If Ariel wasn’t online, I’d see if there was any suspicious rash of deaths in Laramie, other than the ones I’d already found dated last week. There hadn’t been any more yet, but with Peter and the others there, and according to the Institute’s GPS tracker they were, it was only a matter of time. I grabbed my laptop and opened it as I tipped back the cup for the last swallow of Mountain Dew. I loved caffeine almost as much as grease and sugar. Stefan took in the sight and drawled, “Greek Gods live on Mount Olympus. Geek Gods live on Mountain Dew.”
“Drug dealer, pilot, ex-assassin-in-training, genius, geek, and hot.” I didn’t bother to gift him with a glance. “Can you claim that many talents?” I started typing and hacked into the nearest secure WiFi. The free, unsecured kind didn’t last past the parking lot of the coffee shop or bookstore that hosted it.
“That is damn talented,” Saul said from behind. “Maybe I should think of hiring you as a subcontractor. God knows I make no moral judgments. I make money. That’s it. Th
ings are much simpler that way.”
“Simple in the way you assisted Stefan in liberating me from a heavily guarded, virtual fort at the risk of your blindingly horrific neon shirt?” I asked as I zipped through a firewall, typing on. God knew I couldn’t forget that shirt.
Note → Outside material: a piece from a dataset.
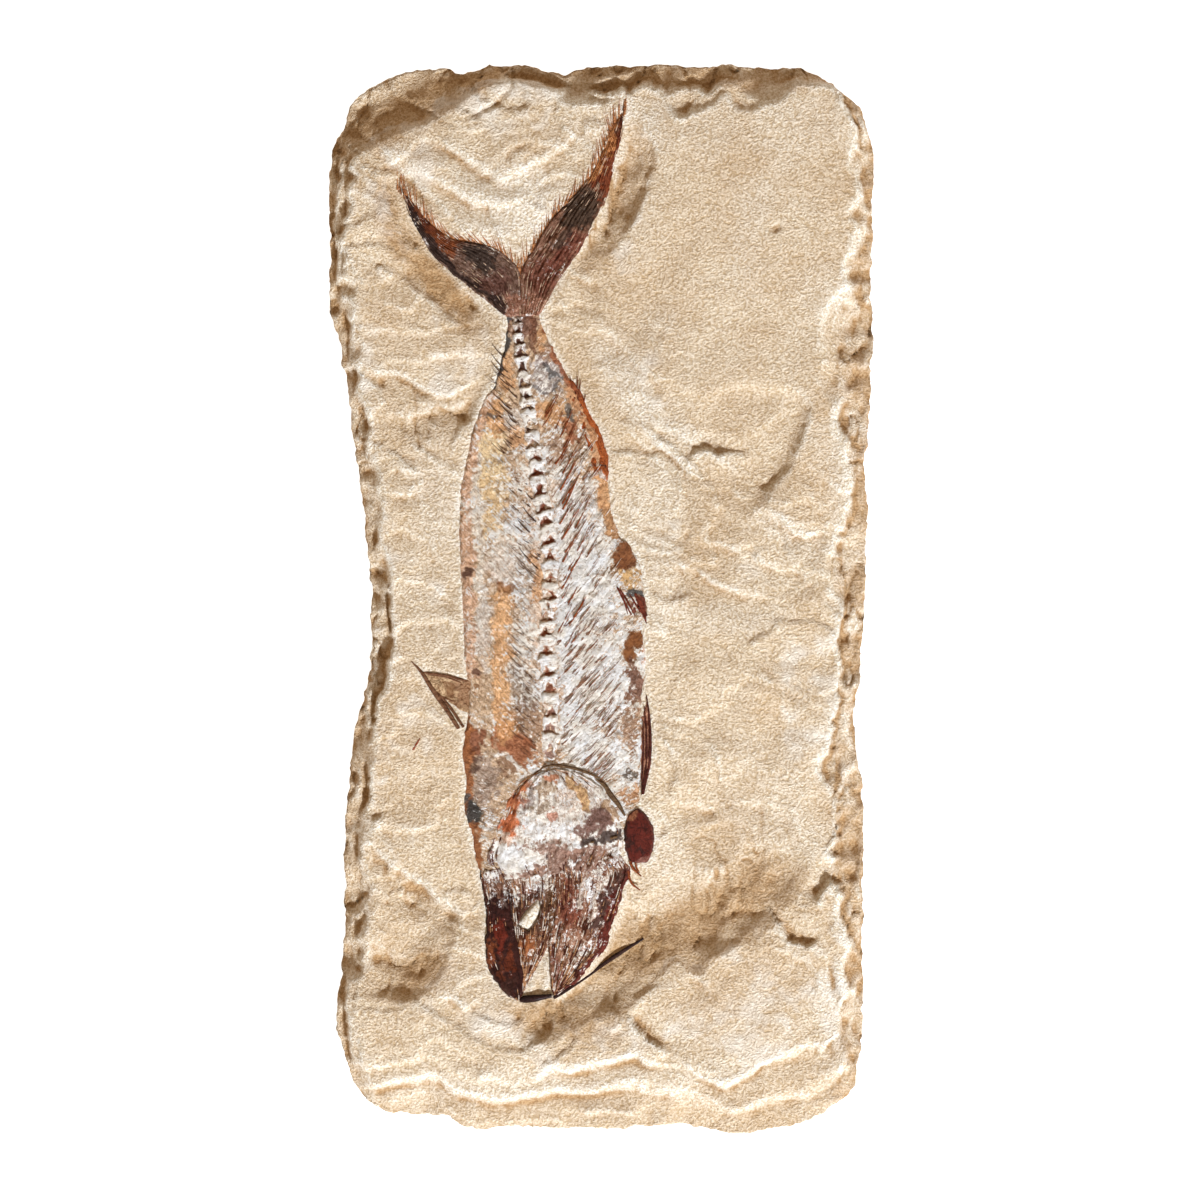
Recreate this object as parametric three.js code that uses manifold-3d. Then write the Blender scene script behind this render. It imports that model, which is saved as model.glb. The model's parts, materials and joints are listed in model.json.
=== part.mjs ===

“It was a lot of mon—You liked that shirt?” I turned my head to see him give a pleased grin and then change it into a scowl as he finished his excuse. “It was a lot of money. It had nothing to do with saving your polysyllabic ass. It was only about the money. It’s never about anything but the money, you brat.”
I dismissed him, saying, “You’re lying. Your voice is half a pitch higher, pupils slightly dilated, you touched your collar twice, and you said never—never means at least once if not always. I could go on. Would you like me to?” Saul had a soft spot to have done what he did, one beyond his friendship with Stefan. I wondered what it was. I didn’t ask, but I wondered.
I also didn’t give him a chance to reply. Instilling fear in your subject at first opportunity ensures better behavior faster. In this case, better behavior would be Saul no longer annoying me. “Besides your refusal to admit morality, we could talk about your extreme womanizing. Overcompensation and denial so blatant it should require little comment, except to you perhaps.” I studied him intensely. “Psychology is a hobby of mine. I could produce some notes for you to study. They might assist in your personal development. Except for your love of spandex. I can’t comment on that. It’s too horrifying.”
“He’s shitting me, right?” Saul directed the question to Stefan with more than a little desperation.
“Oh, I very well could and you would never know it,” I answered placidly, before Stefan had a chance, and returned to my computer. “I could give you an Oedipal complex in less than three minutes if you want to put it to the test. In six minutes I could turn you into an agoraphobic germophobe with profound hoarding proclivities. Those last two aren’t easily combined, but I have faith I could pull it off. It’s up to you.”